Thursday, 13 November 2008

Prensky's 'Digital Natives,Digital Immigrants'...An accurate view of the role of ICT in education?


Marc Prensky wrote two controversial articles in 2001, which discussed the use and provision of ICT in primary schools. Prensky claimed that our current education system needs to be brought into the 21st century, as it does not fully cater for our children's needs. He claims that in our modern society children are constantly surrounded by information communication technology (ICT) such as computers, the internet, games consoles and mobile phones, yet this societal trend is not reflected within the school environment. He also claims that this lack of ICT within schools may have led to the poor numeracy and literacy statistics of those leaving primary education, and that its introduction has the potential to revolutionise the education experience of children today.

Having read the Prensky articles at the beginning of the course I was intrigued to see the ICT provision in my first placement school during our serial week, and whether Prensky's views would apply. In his article 'Digital Natives, Digital Immigrants', Prensky highlights children's increasing access to ICT in our society, which I witnessed in my class, as the majority have a computer and access to the internet at home, many had their own mobile phone and most were extremely competent (often more so than me!)when using the computers.
He also claims that the curriculum and 'immigrants' should change in order to aid the children's learning, which I think is something that is starting to filter into schools, as the class teacher seemed very competent in using computers, and the interactive whiteboard, something which was not available a few years ago. The interactive whiteboard was used to great success in engaging the children as they all wanted a chance to write something on the board, and the interactive nature of the lessons seemed to really appeal to the children. ICT was also used daily for the whole school as part of a reading scheme which used voice recognition to monitor and assess children's reading and comprehension skills. This computer programme has had a huge influence on the reading abilities of the children using it, with many of them increasing their reading age by a number of months, in just a few weeks. It also reduces the pressure on members of staff in the room to listen to every child read, as the programme recognises when a child has read something incorrectly and will ask the child to say it again, and repeat the correct pronunciation if required. I do feel that this programme has a huge potential to impact upon children's reading, however I still believe that there is no substitute for sitting down and sharing the experience of a book with another person, rather than reading to a computer screen.
ICT, however, was not available to the extent that Prensky advocates, and I feel that an increase in ICT provision in primary schools would have a positive impact, however Prensky argues it should be used in every aspect of teaching and learning, something I feel that might be impractical in the classroom setting.
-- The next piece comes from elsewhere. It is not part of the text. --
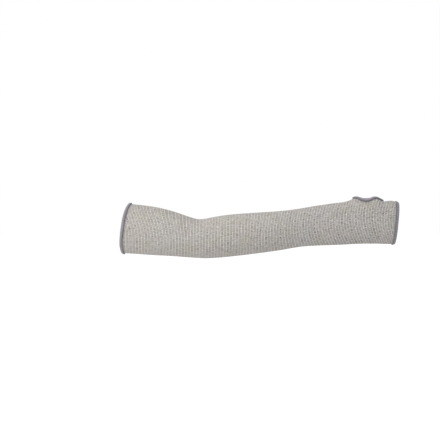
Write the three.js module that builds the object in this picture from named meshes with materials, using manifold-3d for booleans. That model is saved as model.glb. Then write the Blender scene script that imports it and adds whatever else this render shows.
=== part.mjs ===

Prensky also argued that computer games can have a very positive impact upon the way children learn in schools, and I did witness evidence of this, for example through the reading scheme. However Prensky claims that all learning should be fun, which in theory it should be, but children also need to be made aware of the 'real' world, and the fact that not everything you do in life is fun! I also wondered about the health implications of an increase in the use of computers, will this only increase the percentages of obesity in this country?
I would also like to highlight the fact that Prensky claims that 'linear thought processes retard learning'.....what about reading a book?!

On reflection of my time in school, I feel that Prensky has highlighted a hugely important, current and relevant argument as children today are much more ICT literate than older generations, and are much more capable of using and engaging with ICT, and should be given the opportunities to do so. This is important to remember as education is supposed to provide children with the skills to succeed now, and in their adult life, and as ICT shapes the future children should be prepared for its influence. However I do still feel that some of Prensky's views are somewhat idealistic, and he provides no real approach or method of how to implement his ideas in the modern classroom.

1 comment:

Somabula Blog said...

Fair comment. Thank you.

...I also wondered about the health implications of an increase in the use of computers, will this only increase the percentages of obesity in this country?...

Does using pencil and paper provide more exercise than typing?